Investing in sustainable infrastructure is key to tackling three simultaneous challenges: reigniting global growth, delivering on the Sustainable Development Goals (SDGs), and reducing climate risk. Following the milestone achievements of 2015 – including the ambitious global goals set for sustainable development and its financing in Addis Ababa and New York, and through a landmark international agreement on climate action in Paris – the challenge is to now to shift urgently from rhetoric into action.
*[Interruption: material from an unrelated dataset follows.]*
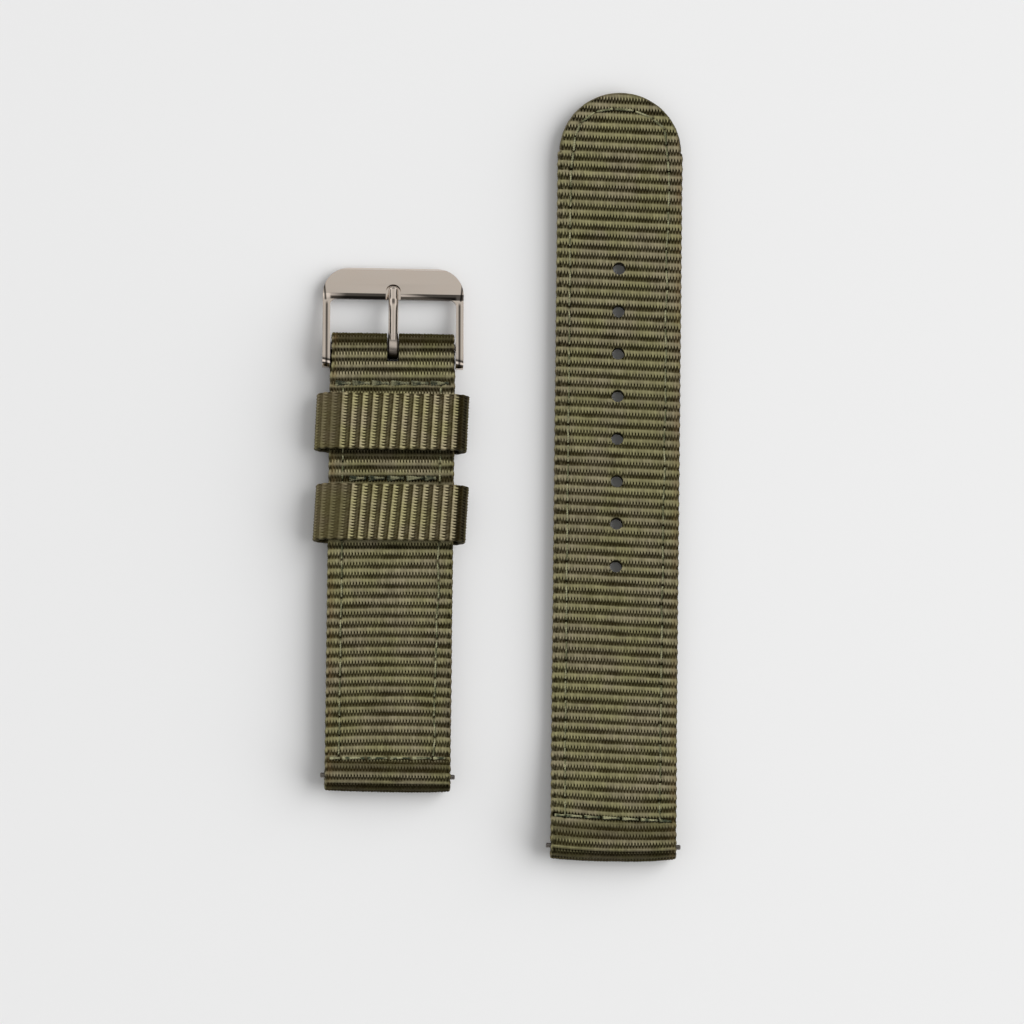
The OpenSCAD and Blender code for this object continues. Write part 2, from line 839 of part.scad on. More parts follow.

Infrastructure underpins core economic activity and is an essential foundation for achieving inclusive sustainable growth. It is indispensable for development and poverty elimination, as it enhances access to basic services, education and work opportunities, and can boost human capital and quality of life. It has a profound impact on climate goals, with the existing stock and use of infrastructure associated with more than 60% of the world’s greenhouse gas (GHG) emissions. Climatesmart, resilient infrastructure will be crucial for the world to adapt to the climate impacts that are already locked-in – in particular, to protect the poorest and most vulnerable people. Ensuring infrastructure is built to deliver sustainability is the only way to meet the global goals outlined above, and to guarantee long-term, inclusive and resilient growth.
A comprehensive definition of infrastructure includes both traditional types of infrastructure (everything from energy to public transport, buildings, water supply and sanitation) and, critically, also natural infrastructure (such as forest landscapes, wetlands and watershed protection). Sustainability means ensuring that the infrastructure we build is compatible with social and environmental goals, for instance by limiting air and water pollution, promoting resource efficiency and integrated urban development and ensuring access to zero- or low-carbon energy and mobility services for all. It also includes infrastructure that supports the conservation and sustainable use of natural resources, and contributes to enhanced livelihoods and social wellbeing. Bad infrastructure, on the other hand, literally kills people by causing deadly respiratory illnesses, exacerbating road accidents and spreading unclean drinking water, among other hazards. It also puts pressure on land and natural resources, creating unsustainable burdens for future generations such as unproductive soils and runaway climate change.
The challenge is urgent: the investment choices we make even over the next 2-3 years will start to lock in for decades to come either a climate-smart, inclusive growth pathway, or a high-carbon, inefficient and unsustainable pathway. The window for making the right choices is narrow and closing fast, as is the global carbon budget. The time is ripe for a fundamental change of direction. Today’s low interest rates and rapid technological change mean that this is an especially opportune moment for sustainable infrastructure-led growth, and for investing in a better future.
The world is expected to invest around US$90 trillion in infrastructure over the next 15 years, more than is in place in our entire current stock today. These investments are needed to replace ageing infrastructure in advanced economies and to accommodate higher growth and structural change in emerging market and developing countries. This will require a significant increase globally, from the estimated US$3.4 trillion per year currently invested in infrastructure to about US$6 trillion per year. The Global Commission has found that it does not need to cost much more to ensure that this new infrastructure is compatible with climate goals, and the additional up-front costs can be fully offset by efficiency gains and fuel savings over the infrastructure lifecycle. But many of these solutions require higher up-front financing, with the savings and other benefits accruing later. To deliver these solutions at scale, financing and investment have to be mobilised and better deployed from a multitude of different domestic and external sources, including national and local governments, multilateral and other development banks, private companies and institutional investors. International financing will be particularly important to support this transition in developing countries.